Closeup of Flying the Flag sweet pea with mixed colours of red, white and blue
Flying the Flag sweet pea © GAP Photos/Christina Bollen
closeup of orangey-rust Konstance marigold with a bee on it
Konstance marigold © Thompson & Morgan

She offers packets, a few, of good angelicas and a bold plant, Seseli gummiferum, which is white-flowered and grows up to 3ft high. She well calls it “the queen of umbels”, though it dies after flowering a few years into its lifespan. She also offers seeds of the vivid red Anemone pavonina, a fine sight in Greece in spring, a classy dark red astrantia called Bury Court and a new sort of cimicifuga, found in the Chinese province of Hubei by the celebrated seed collector Dan Hinkley. On April 11 she will be running a day course at her nursery entitled Sowing Seeds. Places at £60 each are limited but still bookable at specialplants.net.

My two other divisions are for everyone, novice and expert alike. I begin by visiting nearby garden centres to buy what catches my eye on their racks of seed packets, but I know that these sources are only indicative. The major suppliers on display include Thompson & Morgan, Johnsons and Mr Fothergills, but each has much fuller catalogues online. On a dark wet Sunday I like to shop on impulse, so here are some of my choices this year from those awaiting impulse buyers.

Sweet peas are essential and can usefully be started promptly indoors or under glass. I bagged a packet of Thompson & Morgan’s Flying the Flag simply because I liked its mixed colours of red, white and blue sweet peas and the promise of exceptional scent. Sweet pea seeds should be soaked in water for a full day before sowing as the water softens their hard coating.

I will match this patriotic mixture with two pillars of my summer garden, Thompson & Morgan’s King Size Navy Blue, still the best of the dark blues, and April in Paris, off-white edged with pale mauve, which I like because of its evocative name, its scent, its long season and freedom of flower. My packet comes from Johnsons with a picture of designer Sarah Raven on it too and an endorsement by her which tells us that April in Paris’s flowers remind her “of delicate Venetian marbled paper”. I think of them as slightly flushed with mauve and I do not see this marbling.

Last year’s wet summer did wonders for the height and strength of my mainstays, tall white-flowered Cosmos Purity, a much better choice than the lower-growing Sonata. I usually add some of the glowing red Cosmos Rubenza, an excellent plant for gaps in a mixed border. The flowers fade to rose red but they keep on appearing well into autumn.

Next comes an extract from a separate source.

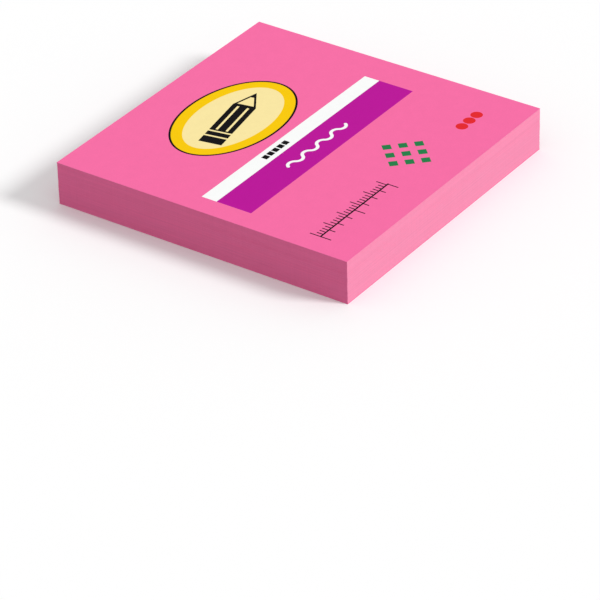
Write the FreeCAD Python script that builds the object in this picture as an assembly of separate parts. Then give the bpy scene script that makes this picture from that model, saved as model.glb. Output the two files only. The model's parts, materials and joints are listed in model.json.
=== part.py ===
# A square pad of sticky notes. A block of note sheets lies on a backing sheet, and a printed cover
# sheet lies on the block. Each sheet sticks to the one below by a strip along one edge, the glued edge.
# The origin is the centre of the pad's underside. X is the reading direction of the print on the
# cover, Y points to the glued edge and Z points up. All sizes are in millimetres.
import FreeCAD, Part
import math
import os
from FreeCAD import Vector

# The sheets
pad_width = 76.0
pad_depth = 76.0
note_count = 90
note_caliper = 0.112
cover_caliper = 0.16
backing_caliper = 0.16

# The fine groove that shows between the cut edges of two notes
groove_height = 0.02
groove_depth = 0.05

# The adhesive strips, under the cover and under the last note
adhesive_caliper = 0.03
adhesive_reach = 19.0
adhesive_setback = 1.0

# The print on the cover, and the bare margins around it
print_depth = 0.03
left_margin = 5.2
right_margin = 8.5
bottom_margin = 7.6

# The white stripe and the purple band below it
stripe_drop = 35.1
stripe_height = 3.9
band_height = 9.0

# The row of small squares on the stripe, and the wavy line on the band
ornament_indent = 20.2
square_size = 1.5
square_pitch = 1.85
square_count = 5
wave_pitch = 5.5
wave_height = 1.5
wave_stroke = 0.75
wave_count = 4

# The oval badge above the stripe
badge_length = 36.6
badge_height = 23.4
badge_offset = -1.6
badge_gap = 2.3
badge_outline_width = 0.5
badge_rim_width = 2.6

# The pencil figure in the badge, with bare ground between its ends and the rim
pencil_clearance = 3.2
pencil_thickness = 5.6
pencil_tilt = 10.0
eraser_length = 2.7
ferrule_length = 1.6
cone_length = 6.4
lead_length = 2.2
pencil_line = 0.55

# The ruler at the lower left, with millimetres above its line and eighths of an inch below
ruler_length = 25.8
ruler_line = 0.4
tick_width = 0.3
long_tick = 2.5
short_tick = 1.4
metric_pitch = 1.0
metric_group = 5
inch_pitch = 25.4 / 8
inch_group = 4

# The green lozenge of small tiles, each standing on a corner
lozenge_inset = 23.8
tile_diagonal = 2.8
tile_step = 2.55
tile_rows = 3

# The row of red dots at the lower right
dot_radius = 1.4
dot_pitch = 3.0
dot_count = 3

# Places that follow from the sizes above
left_edge = -pad_width / 2
right_edge = pad_width / 2
free_edge = -pad_depth / 2
glued_edge = pad_depth / 2
cover_bottom = backing_caliper + note_count * note_caliper
cover_top = cover_bottom + cover_caliper
ink_bottom = cover_top - print_depth
print_left = left_edge + left_margin
print_right = right_edge - right_margin
print_bottom = free_edge + bottom_margin
stripe_top = glued_edge - stripe_drop
band_top = stripe_top - stripe_height
band_bottom = band_top - band_height
ornament_left = print_left + ornament_indent
badge_middle = stripe_top + badge_gap + badge_height / 2
badge_border = badge_outline_width + badge_rim_width
pencil_length = badge_length - 2 * (badge_border + pencil_clearance)
ruler_middle = print_bottom + long_tick + ruler_line / 2


def slab(bottom, thickness, inset=0.0):
    """A sheet of the pad's own outline, or smaller by an inset on all four sides."""
    corner = Vector(left_edge + inset, free_edge + inset, bottom)
    return Part.makeBox(pad_width - 2 * inset, pad_depth - 2 * inset, thickness, corner)


def adhesive_strip(bottom):
    """A strip of adhesive across the pad, set back from the glued edge."""
    corner = Vector(left_edge, glued_edge - adhesive_setback - adhesive_reach, bottom)
    return Part.makeBox(pad_width, adhesive_reach, adhesive_caliper, corner)


def note_block(strip):
    """The notes as one block, grooved all round between their cut edges, with a seat for its strip."""
    layers = [slab(backing_caliper, note_caliper)]
    for number in range(1, note_count):
        bottom = backing_caliper + number * note_caliper
        layers.append(slab(bottom, groove_height, groove_depth))
        layers.append(slab(bottom + groove_height, note_caliper - groove_height))
    return layers[0].multiFuse(layers[1:]).cut(strip)


def ink_point(x, y):
    """A point of a printed figure, at the depth where its ink starts."""
    return Vector(x, y, ink_bottom)


def polygon(corners):
    points = [ink_point(x, y) for x, y in corners]
    return Part.Face(Part.makePolygon(points + points[:1]))


def rectangle(left, bottom, width, height):
    right = left + width
    top = bottom + height
    return polygon([(left, bottom), (right, bottom), (right, top), (left, top)])


def disc(x, y, radius):
    return Part.Face(Part.Wire(Part.makeCircle(radius, ink_point(x, y))))


def arc_through(points):
    return Part.Arc(*[ink_point(x, y) for x, y in points]).toShape()


def joined(figures):
    """Touching or separate flat figures as one."""
    return figures[0].multiFuse(figures[1:]).removeSplitter() if len(figures) > 1 else figures[0]


def stripe_squares():
    bottom = band_top + (stripe_height - square_size) / 2
    lefts = [ornament_left + number * square_pitch for number in range(square_count)]
    return joined([rectangle(left, bottom, square_size, square_size) for left in lefts])


def wavy_line():
    """A stroke that arches above and below the middle of the band in turn, with rounded ends."""
    chord = wave_pitch / 2
    half_angle = 2 * math.atan2(wave_height, chord)
    radius = chord / 2 / math.sin(half_angle)
    half_stroke = wave_stroke / 2
    middle = (band_top + band_bottom) / 2

    def edge(offset):
        """The arcs of the stroke's upper edge, or of its lower one for an offset below 0."""
        arcs = []
        for number in range(2 * wave_count):
            side = 1 if number % 2 == 0 else -1
            reach = radius + side * offset
            x = ornament_left + number * chord + chord / 2
            y = middle - side * radius * math.cos(half_angle)
            angles = (-half_angle, 0, half_angle)
            arcs.append(
                arc_through([(x + reach * math.sin(a), y + side * reach * math.cos(a)) for a in angles])
            )
        return arcs

    def round_end(x, forward):
        """The half circle that closes the stroke at its right end, or its left one for forward -1."""
        across = half_stroke * math.sin(half_angle)
        along = half_stroke * math.cos(half_angle)
        tip = (x + forward * along, middle + forward * across)
        return arc_through([(x - across, middle + along), tip, (x + across, middle - along)])

    right_end = round_end(ornament_left + 2 * wave_count * chord, 1)
    left_end = round_end(ornament_left, -1)
    outline = [*edge(half_stroke), right_end, *reversed(edge(-half_stroke)), left_end]
    return Part.Face(Part.Wire(outline))


def badge_oval(inset):
    """An ellipse at the badge's place, smaller by an inset, whose longer axis may lie either way."""
    centre = ink_point(badge_offset, badge_middle)
    length = badge_length - 2 * inset
    height = badge_height - 2 * inset
    edge = Part.Ellipse(centre, max(length, height) / 2, min(length, height) / 2).toShape()
    if height > length:
        edge.rotate(centre, Vector(0, 0, 1), 90)
    return Part.Face(Part.Wire(edge))


def pencil_figure():
    """A tilted black pencil with light lines for its ferrule and facets, and light bare wood."""
    left = badge_offset - pencil_length / 2
    tip = badge_offset + pencil_length / 2
    half = pencil_thickness / 2
    bottom = badge_middle - half
    top = badge_middle + half
    cone = tip - cone_length
    slope = half / cone_length
    solid = polygon([(left, bottom), (cone, bottom), (tip, badge_middle), (cone, top), (left, top)])

    wood_left = cone + pencil_line
    wood_tip = tip - pencil_line / slope
    wood_half = (wood_tip - wood_left) * slope
    wood_bottom = (wood_left, badge_middle - wood_half)
    wood_top = (wood_left, badge_middle + wood_half)
    wood = polygon([wood_bottom, (wood_tip, badge_middle), wood_top])
    lead = rectangle(tip - lead_length, bottom, lead_length, pencil_thickness)
    ferrule_left = left + eraser_length + pencil_line
    ferrule_right = ferrule_left + ferrule_length
    facet_left = ferrule_right + 2 * pencil_line
    facet_length = cone - pencil_line - facet_left
    light = [
        wood.cut(lead),
        rectangle(ferrule_left - pencil_line, bottom, pencil_line, pencil_thickness),
        rectangle(ferrule_right, bottom, pencil_line, pencil_thickness),
        rectangle(facet_left, badge_middle + half / 3, facet_length, pencil_line),
        rectangle(facet_left, badge_middle - half / 3 - pencil_line, facet_length, pencil_line),
    ]
    figure = solid.cut(light)
    figure.rotate(ink_point(badge_offset, badge_middle), Vector(0, 0, 1), pencil_tilt)
    return figure


def ticks(pitch, group, upward):
    """The ticks on one side of the ruler's line. The first of each group is a long one."""
    count = int((ruler_length - tick_width) / pitch) + 1
    found = []
    for number in range(count):
        reach = ruler_line / 2 + (long_tick if number % group == 0 else short_tick)
        bottom = ruler_middle if upward else ruler_middle - reach
        found.append(rectangle(print_left + number * pitch, bottom, tick_width, reach))
    return found


def ruler_scale():
    line = rectangle(print_left, ruler_middle - ruler_line / 2, ruler_length, ruler_line)
    metric = ticks(metric_pitch, metric_group, True)
    inch = ticks(inch_pitch, inch_group, False)
    return joined([line, *metric, *inch])


def green_lozenge():
    """Small tiles in diagonal rows that make up a larger lozenge."""
    half = tile_diagonal / 2
    steps = tile_rows - 1
    middle_x = print_right - lozenge_inset
    middle_y = print_bottom + half + steps * tile_step
    tiles = []
    for row in range(tile_rows):
        for column in range(tile_rows):
            x = middle_x + (column - row) * tile_step
            y = middle_y + (column + row - steps) * tile_step
            tiles.append(polygon([(x - half, y), (x, y - half), (x + half, y), (x, y + half)]))
    return joined(tiles)


def red_dots():
    centres = [print_right - dot_radius - number * dot_pitch for number in range(dot_count)]
    return joined([disc(x, ruler_middle, dot_radius) for x in centres])


def printed(figures):
    """What shows of each figure on the sheet, where no figure before it is printed."""
    sheet = rectangle(left_edge, free_edge, pad_width, pad_depth)
    shown = {}
    for name, figure in figures.items():
        over = list(shown.values())
        on_sheet = figure.common(sheet)
        shown[name] = on_sheet.cut(over) if over else on_sheet
    return shown


def sunk(figure):
    """The solid of a flat figure's ink, set flush in the cover, or the seat that it needs."""
    return figure.extrude(Vector(0, 0, print_depth))


def cover_sheet(strip, print_seat):
    """The cover, with a shallow seat for the print in its top and for its strip below."""
    return slab(cover_bottom, cover_caliper).cut([strip, print_seat])


print_length = print_right - print_left
figures = printed(
    {
        "stripe_squares": stripe_squares(),
        "wavy_line": wavy_line(),
        "white_stripe": rectangle(print_left, band_top, print_length, stripe_height),
        "purple_band": rectangle(print_left, band_bottom, print_length, band_height),
        "pencil_figure": pencil_figure(),
        "badge_field": badge_oval(badge_border),
        "badge_rim": badge_oval(badge_outline_width),
        "badge_outline": badge_oval(0),
        "red_dots": red_dots(),
        "green_lozenge": green_lozenge(),
        "ruler_scale": ruler_scale(),
    }
)
block_strip = adhesive_strip(backing_caliper)
cover_strip = adhesive_strip(cover_bottom)
nodes = {
    "backing_sheet": slab(0, backing_caliper),
    "block_adhesive_strip": block_strip,
    "note_block": note_block(block_strip),
    "cover_adhesive_strip": cover_strip,
    "cover_sheet": cover_sheet(cover_strip, sunk(joined(list(figures.values())))),
}
nodes.update({name: sunk(figure) for name, figure in figures.items()})

os.makedirs("parts", exist_ok=True)
for name, shape in nodes.items():
    shape.exportStep("parts/" + name + ".step")
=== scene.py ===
import json
import math
import random

import bpy
from mathutils import Matrix, Vector


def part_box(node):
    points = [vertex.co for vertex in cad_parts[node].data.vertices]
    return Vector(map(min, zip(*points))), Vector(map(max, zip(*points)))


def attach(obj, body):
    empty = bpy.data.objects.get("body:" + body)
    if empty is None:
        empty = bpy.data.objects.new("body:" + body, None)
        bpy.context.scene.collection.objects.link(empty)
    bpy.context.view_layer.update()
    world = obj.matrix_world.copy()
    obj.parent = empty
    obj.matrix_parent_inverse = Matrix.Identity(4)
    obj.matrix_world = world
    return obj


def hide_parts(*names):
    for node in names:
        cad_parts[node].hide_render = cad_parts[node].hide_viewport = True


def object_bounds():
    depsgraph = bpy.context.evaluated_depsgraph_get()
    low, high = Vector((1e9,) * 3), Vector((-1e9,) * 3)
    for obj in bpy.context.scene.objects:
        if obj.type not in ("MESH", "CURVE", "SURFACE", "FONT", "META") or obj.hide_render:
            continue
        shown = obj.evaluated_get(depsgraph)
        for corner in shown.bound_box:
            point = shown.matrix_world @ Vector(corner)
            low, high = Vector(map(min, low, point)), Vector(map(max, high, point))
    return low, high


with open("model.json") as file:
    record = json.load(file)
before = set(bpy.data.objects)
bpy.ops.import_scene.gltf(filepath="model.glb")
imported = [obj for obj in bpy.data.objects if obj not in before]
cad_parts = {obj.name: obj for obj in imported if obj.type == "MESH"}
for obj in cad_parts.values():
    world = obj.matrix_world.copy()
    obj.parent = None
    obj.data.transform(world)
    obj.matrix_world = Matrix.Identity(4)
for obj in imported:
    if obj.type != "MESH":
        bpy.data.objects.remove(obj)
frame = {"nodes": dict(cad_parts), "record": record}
cad_low, cad_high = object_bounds()

MM = 0.001
WHITE = (1.0, 1.0, 1.0)

# The corners of a square about the origin, anticlockwise
CORNERS = [(-1, -1), (1, -1), (1, 1), (-1, 1)]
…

For Johnsons again, Raven has endorsed Cosmos Dazzler, a deep carmine pink which she credits with “brilliant vase life”, a feature on which she is an expert. Dazzler too is tall and as it was to hand, I bought it, reckoning to email later for Rubenza.

Among Afro-French marigolds, Marigold Konstance from Thompson & Morgan remains my first choice, a superb one in all weathers and a refutation of those who keep marigolds out of their garden because they think they will be heavy headed and orange flowered. On impulse I added their Marigold Colossus (French), a long-flowering variety, bi-coloured in red and orange and “the largest French marigold,” with flowers “larger than a golf ball”. It sounds as good as a hole in one, and I love marigolds anyway, as do many gardeners, public and private, in Pakistan and India.  

Happily, I found and bagged seeds of low-growing Phacelia campanularia from the Johnsons-Raven combo, a wonderful deep blue-flowered hardy annual for all but the hottest summers. I decided to try Poppy Royal Wedding, “the pick of the bunch”, from Thompson & Morgan, white with a dark centre, and their Calendula Snow Princess, with “flowers in 10 weeks from sowing” directly outdoors and “a world first” in creamy white pot marigolds. As an experiment, I added low-growing Alyssum Oriental Nights whose heads of small lilac-purple flowers “are ideal for honey-scented table centre pots”, to Raven’s ingenious eye.

You were playing safe, hardened gardeners may be thinking: indeed, but I like sure results from off-the-cuff shopping. For a wider, rarer range try Plant World Seeds in Devon, whose list contains more than 3,500 varieties of flower and vegetable seeds. The prices are lower than most of the packets in garden centres, let alone those stamped with approval by the RHS. Plant World lists anything from unusual Chilean argemones, with big primrose yellow flowers like poppies, to Ammobium alatum, a winged everlasting white flower with a raised yellow centre, excellent for cutting and enjoying for weeks indoors. Fabulous blue Himalayan poppies, including seed from the selected Lingholm strain, are also on sale with clear instructions on germinating them.

In May, we will be buying yellow-flowered bidens by the dozen to fill in pots and window-boxes, often at £3 a plant. Plant World offers a big packet of seeds of Bidens Golden Nuggets for only £1.95, with invaluable advice that the seed, to be sown in heat in April, must not be covered in its bed of sharp compost. Fifty plants or more come to a base cost of £1.95 plus heating at your control, whereas one plant, potted, will cost £3. This start-up is too good to miss. With seedlings there is always an assured exit.